◆ Required task ◆
Print exactly the lines from the one containing "attach(piece, body)" through the last line of the listing, both included.

◆ Given data ◆
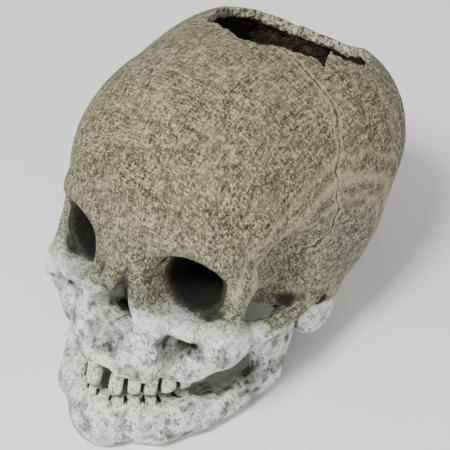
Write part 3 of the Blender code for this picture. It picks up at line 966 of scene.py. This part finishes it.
def bone_paint(name, has_lines):
    """Khaki crown, paler face, pale and dark scratches, and a dark wash with painted shade in every
    hollow.
    """
    paint = Paint(name, KHAKI, 0.85)
    grain = mottling(paint)
    scratch = strokes(paint, 0.0)
    pale = paint.guide("pale")
    if has_lines:
        crown_glaze(paint, grain, paint.math("SUBTRACT", 1.0, pale))
    bone_glaze(paint, grain, pale)
    paint.tint(paint.times(strokes(paint, 0.8), 0.5), KHAKI_PALE)
    paint.tint(paint.times(scratch, 0.6), DARK_WASH_AND_SHADE)
    if has_lines:
        paint_lines(paint)
        paint_hollows(paint, grain)
    # Painted shade: the hollows darkened by how sheltered they are, together with the dark wash that
    # collects there
    recess = paint.math("ADD", paint.guide("hollow"), paint.swing(grain, 0.9))
    deep = paint.ramp(recess, 0.20, 0.52, 0, 0.92)
    faint = paint.times(paint.ramp(recess, 0.06, 0.30, 0, 0.6), pale)
    paint.tint(paint.math("MAXIMUM", deep, faint), DARK_WASH_AND_SHADE)
    paint.bump(paint.math("SUBTRACT", grain, paint.times(scratch, 0.12)), 1.1)
    return paint.finish(paint.ramp(grain, 0.4, 0.6, 0.92, 0.74))


def paint_lines(paint):
    """The skull's suture, its cracks and the two bands of its temple line."""
    wobble = paint.swing(paint.noise(2.5, 3), 3.0)
    away = paint.math("ABSOLUTE", paint.math("ADD", paint.guide("suture"), wobble))
    interrupted = paint.ramp(paint.noise(9, 3), 0.40, 0.54, 0.25, 0.85)
    paint.tint(paint.times(paint.ramp(away, 0.65, 0.15), interrupted), DARK_WASH_AND_SHADE)
    beside = paint.math("ABSOLUTE", paint.math("SUBTRACT", away, 1.6))
    paint.tint(paint.ramp(beside, 0.9, 0.2, 0, 0.45), KHAKI_PALE)
    paint.tint(paint.ramp(paint.math("ADD", paint.guide("crack"), wobble), 0.5, 0.0, 0, 0.85), DARK_WASH_AND_SHADE)
    drift = paint.swing(paint.noise(18, 3), 14.0)
    band = paint.math("ABSOLUTE", paint.math("ADD", paint.guide("temple_line"), drift))
    paint.tint(paint.ramp(band, 4.0, 0.5, 0, 0.42), KHAKI_PALE)
    second = paint.math("ABSOLUTE", paint.math("SUBTRACT", band, 9.0))
    paint.tint(paint.ramp(second, 2.5, 0.3, 0, 0.28), KHAKI_PALE)


def paint_hollows(paint, grain):
    """Painted shade deep in the skull's sockets, its dark inside, and the crumbled edge of its crown."""
    # Painted shade: darker towards the back of the eye sockets and the nose opening
    socket = paint.times(paint.guide("socket"), paint.ramp(grain, 0.4, 0.6, 1.35, 0.7))
    paint.tint(paint.ramp(socket, 0.0, 0.45), SOCKET_SHADE_OLIVE)
    paint.tint(paint.ramp(socket, 0.35, 0.85), SOCKET_SHADE_BLACK)
    inside = paint.guide("inside")
    murk = paint.ramp(paint.noise(4, 5, 0.7), 0.35, 0.65, 0.8, 1.0)
    paint.tint(paint.times(inside, murk), INSIDE_BROWN)
    flecks = paint.ramp(paint.noise(1.6, 4, 0.7), 0.54, 0.64, 0, 0.75)
    paint.tint(paint.times(inside, flecks), INSIDE_FLECK)
    broken = paint.guide("broken")
    paint.tint(paint.times(broken, paint.ramp(paint.noise(1.4, 4, 0.7), 0.42, 0.54)), BROKEN_EDGE)
    paint.tint(paint.times(broken, paint.ramp(paint.noise(1.8, 4, 0.7), 0.45, 0.39)), DARK_WASH_AND_SHADE)


def tooth_paint():
    """Stained ivory, darker at the gum, with stains and painted shade in the hollows."""
    paint = Paint("tooth_paint", TOOTH, 0.6)
    grain = paint.noise(0.8, 4, 0.7, place=paint.stretched((1, 1, 0.35)))
    paint.tint(paint.ramp(grain, 0.54, 0.40, 0, 0.8), TOOTH_STAIN)
    paint.tint(paint.ramp(paint.noise(2.2, 5, 0.7), 0.46, 0.38, 0, 0.85), DARK_WASH_AND_SHADE)
    paint.tint(paint.ramp(paint.guide("gum"), 0.2, 1.0, 0, 0.5), TOOTH_NECK)
    # Painted shade between and round the teeth, mixed with the stains in the grain
    stain_and_shade = paint.math("ADD", paint.guide("hollow"), paint.math("SUBTRACT", grain, 0.5))
    paint.tint(paint.ramp(stain_and_shade, 0.22, 0.62, 0, 1.0), DARK_WASH_AND_SHADE)
    paint.bump(grain, 0.25, 0.6)
    return paint.finish(paint.ramp(grain, 0.3, 0.7, 0.75, 0.5))


def stone_paint():
    """Sintered blue grit with pale grains, and painted shade in its pores."""
    paint = Paint("sintered_stone", STONE_BLUE, 0.95)
    grit = paint.cells(0.7)
    paint.tint(paint.ramp(paint.noise(3.5, 3), 0.4, 0.65, 0, 0.45), STONE_CLOUD)
    paint.tint(paint.ramp(grit, 0.25, 0.1, 0, 0.6), STONE_GRIT)
    # Painted shade in the pits between the grains
    paint.tint(paint.ramp(paint.guide("hollow"), 0.25, 0.6, 0, 0.8), STONE_PORE_SHADE)
    paint.bump(grit, 0.35, 0.9)
    return paint.finish()


def moulded(name, colour, roughness, cloud_colour, grain_size=0.5, depth=0.03):
    """Moulded plastic or rubber: a fine spark grain, faint clouding and lime on it."""
    paint = Paint(name, colour, roughness)
    grain = paint.noise(grain_size, 4, 0.6)
    cloud = paint.noise(6, 3, 0.5)
    paint.tint(paint.ramp(cloud, 0.35, 0.7, 0, 0.5), cloud_colour)
    paint.tint(paint.ramp(paint.noise(1.2, 5, 0.8), 0.66, 0.74, 0, 0.35), LIME)
    paint.bump(grain, depth, 0.8)
    return paint.finish(paint.ramp(cloud, 0.3, 0.7, roughness - 0.08, roughness + 0.08))


def silicone(name):
    """Milky air line with light passing into it and a trace of algae."""
    paint = Paint(name, SILICONE, 0.3)
    paint.tint(paint.ramp(paint.noise(5, 4), 0.45, 0.7, 0, 0.45), ALGAE)
    paint.bump(paint.noise(0.8, 3), 0.04, 0.5)
    paint.shader.inputs["Transmission Weight"].default_value = 0.35
    paint.shader.inputs["IOR"].default_value = 1.41
    paint.shader.inputs["Subsurface Weight"].default_value = 0.2
    paint.shader.inputs["Subsurface Radius"].default_value = (0.002, 0.002, 0.002)
    return paint.finish(paint.ramp(paint.noise(3, 3), 0.3, 0.7, 0.24, 0.4))


def dress(obj, material):
    obj.data.materials.clear()
    obj.data.materials.append(material)


def dress_air_parts():
    """The seven nodes that keep their CAD shape."""
    black = moulded("black_plastic", PLASTIC_BLACK, 0.42, PLASTIC_CLOUD)
    nylon = moulded("white_nylon", NYLON_WHITE, 0.5, NYLON_CLOUD)
    looks = {
        "inlet_grommet": moulded("black_rubber", RUBBER_BLACK, 0.8, RUBBER_CLOUD, 0.8, 0.06),
        "inlet_connector": black,
        "stone_pedestal": black,
        "stone_stem": black,
        "inner_air_tube": silicone("clear_silicone"),
        "pedestal_screw_left": nylon,
        "pedestal_screw_right": nylon,
    }
    for node, material in looks.items():
        dress(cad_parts[node], material)


# Stage


def light(name, place, energy, size):
    """A square lamp that faces the ornament."""
    data = bpy.data.lights.new(name, "AREA")
    data.energy = energy
    data.size = size
    obj = bpy.data.objects.new(name, data)
    bpy.context.scene.collection.objects.link(obj)
    obj.location = place
    obj.rotation_euler = (AIM - Vector(place)).to_track_quat("-Z", "Y").to_euler()


def floor_material():
    paint = Paint("floor", FLOOR_WHITE, 0.9)
    paint.tint(paint.ramp(paint.noise(300, 2), 0.4, 0.7, 0, 0.2), FLOOR_CLOUD)
    return paint.finish()


def set_stage():
    bpy.ops.mesh.primitive_plane_add(size=FLOOR_SIZE)
    floor = bpy.context.object
    floor.name = "floor"
    dress(floor, floor_material())
    world = bpy.data.worlds.new("studio")
    world.use_nodes = True
    background = world.node_tree.nodes["Background"]
    background.inputs["Color"].default_value = (1, 1, 1, 1)
    background.inputs["Strength"].default_value = STUDIO_LIGHT
    bpy.context.scene.world = world
    light("key", place=(0.05, -0.60, 1.0), energy=15, size=0.26)
    light("fill", place=(0.9, -0.7, 0.5), energy=2.0, size=1.0)


def set_camera():
    data = bpy.data.cameras.new("camera")
    data.lens = LENS
    camera = bpy.data.objects.new("camera", data)
    bpy.context.scene.collection.objects.link(camera)
    level = math.cos(ELEVATION)
    back = Vector((math.sin(AZIMUTH) * level, -math.cos(AZIMUTH) * level, math.sin(ELEVATION)))
    camera.location = AIM + back * DISTANCE
    turn = back.to_track_quat("Z", "Y").to_matrix().to_4x4() @ Matrix.Rotation(ROLL, 4, "Z")
    camera.rotation_euler = turn.to_euler()
    bpy.context.scene.camera = camera


set_camera()
set_stage()
skull_paint = bone_paint("skull_paint", has_lines=True)
jaw_paint = bone_paint("jaw_paint", has_lines=False)
teeth = tooth_paint()
pieces = [
    (skull_piece(), skull_paint, "ornament", "skull_paint", "skull_casting"),
    (teeth_piece("upper_teeth", True), teeth, "ornament", "skull_paint", "skull_casting"),
    (jaw_piece(), jaw_paint, "ornament", "jaw_paint", "jaw_casting"),
    (teeth_piece("lower_teeth", False), teeth, "ornament", "jaw_paint", "jaw_casting"),
    (stone_piece(), stone_paint(), "stone", "blue_stone", "air_stone"),
]
for piece, material, body, slot, node in pieces:
    dress(piece, material)
    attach(piece, body)
    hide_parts(node)
dress_air_parts()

◆ Problem solution ◆
    attach(piece, body)
    hide_parts(node)
dress_air_parts()